Thursday 29 March 2018

Angola, M'Banzo Kongo

We headed south east from Matadi to M'Banzo Kongo. Again my expectations were not met as I thought that this would be jungle but it was in fact savannah lithesome open areas of grass and rolling countryside.


M'Banzo Kongo was the capital of the kings who ruled over Kongo before the Portuguese arrived. The building where the king presided over his people seen below was built in the nineteenth century. Now it is a museum.
This was here the kings bof=dy was ceremonially washed.
This is the judgment tree. People found guilty and sentenced to be hung were hung here opposite the king's residence.
The ruins of the cathedral in M'Banzo Kongo, built in the 16th century.
A detail of one one of the windows.
The cathedral is situated just opposite the king's residence and it is where several of the kings are buried.
The only more recent sight to be seen in the town of any cultural to historical interest is the monument to the fallen during the liberation of Angola. The inscription is necessarily vague as it does not specify any particular side, the colonial troops, the independence fighters or which of the factions who fought during the civil war following independence but the Marxist star of the MPLA (the Marxist biased Movement for the Liberation of Angola) dominates the top of the memorial.
Then it was a transfer to N'Zeta through more empty savannah. 
 And a bush camp on beach and a chance to have a swim on a deserted beach.
                                      
 The sun reflected off the sea a short while before sunset.
 Next we headed down the coast to Luanda.
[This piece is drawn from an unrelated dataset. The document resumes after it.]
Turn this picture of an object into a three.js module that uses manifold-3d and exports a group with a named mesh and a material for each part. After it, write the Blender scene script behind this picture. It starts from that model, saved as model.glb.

Suddenly the roads improved, there were dual carriageways, shiny new clean cars, traffic jams, pollution and a lot of congestion and people. We didn't stay long as the prices are steep and accommodation unbelievably expensive. We headed south for a bush camp at a scenic spot with fascinating cliff formations overlooking the sea.
 And they were extensive and stretched for miles in both directions.
 And another beautiful sun set.

It was here that I was sleeping in my pop up tent, basically a fine mesh to keep insects out but allow the cool night air to circulate when it rained during the night. Other people had put up their main tent but I had chanced it, thinking that it wouldn't rain. I was very wrong.

As the rain fell through the mesh, I packed it away and dragged my Thermorest and sleeping sheet under the truck and went to sleep there for the rest of the night.